Image of Lager Lobster Macaroni and Cheese taken for the Beer Institute. Recipe was created by Chef Laurent Aubel.


  • 1 lb. elbow pasta
  • 2 fresh lobsters
  • 2 shallots, minced
  • 2 garlic cloves, minced
  • 2 springs fresh thyme, finely chop
  • 2 cups heavy cream
  • 2 Tbsp. butter
  • 1 cup gruyere cheese, shredded
  • 1 cup white cheddar, shredded
  • 1 cup lager
  • 1 Tbsp. fresh parsley, finely chopped
  • 1 cup panko bread crumbs
  • 1 Tbsp. Old Bay seasoning
  • ½ lemon
  • 2 Tbsp. extra-virgin olive oil
  • Salt and water


Preheat oven to 375 degrees F.

Over high-heat, bring a large pot filled with water and a pinch of salt to a boil.  When boiling, add dry pasta and cook approximately 8 minutes or until al dente.  Drain pasta and drizzle with a little olive oil to keep it from stick, set aside.

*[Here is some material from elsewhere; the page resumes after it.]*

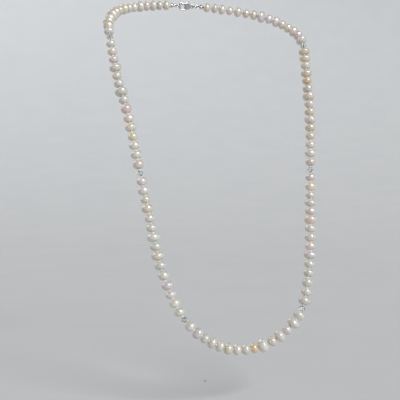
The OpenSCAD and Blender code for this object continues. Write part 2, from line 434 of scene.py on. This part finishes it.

Over high-heat, bring a large pot of water, lemon, and Old Bay to a boil.  Add the lobsters head first into the pot and cover.  Return water to a low-boil and steam lobsters for approximately 7 minutes per pound. Lobsters will be bright red when done.  Remove lobsters and put them in ice water.  Remove the meat and cut into bit sized pieces.  If possible, save a couple of the larger pieces of lobster shell.

In a saucepan over medium heat, add olive oil, shallots, garlic, thyme, and lobster shells, cooking for 3-5 minutes.  Add lager beer and let reduce for 3-5 minutes and then add cream.  Simmer over medium-heat for 20 minutes.  Strain mixture (removing lobster shells) and transfer to a sauce pan adding gruyere and cheddar, combine until smooth (additional heat may be required).  Season cheese sauce with salt and pepper to taste.  Add lobster and macaroni until combined.

In a 9-inch x 13-inch pan, add macaroni mixture. Sprinkle with panko crumbs and bake in the oven for 15-20 minutes or until the top is golden brown.  Just before serving, sprinkle the fresh chopped parsley.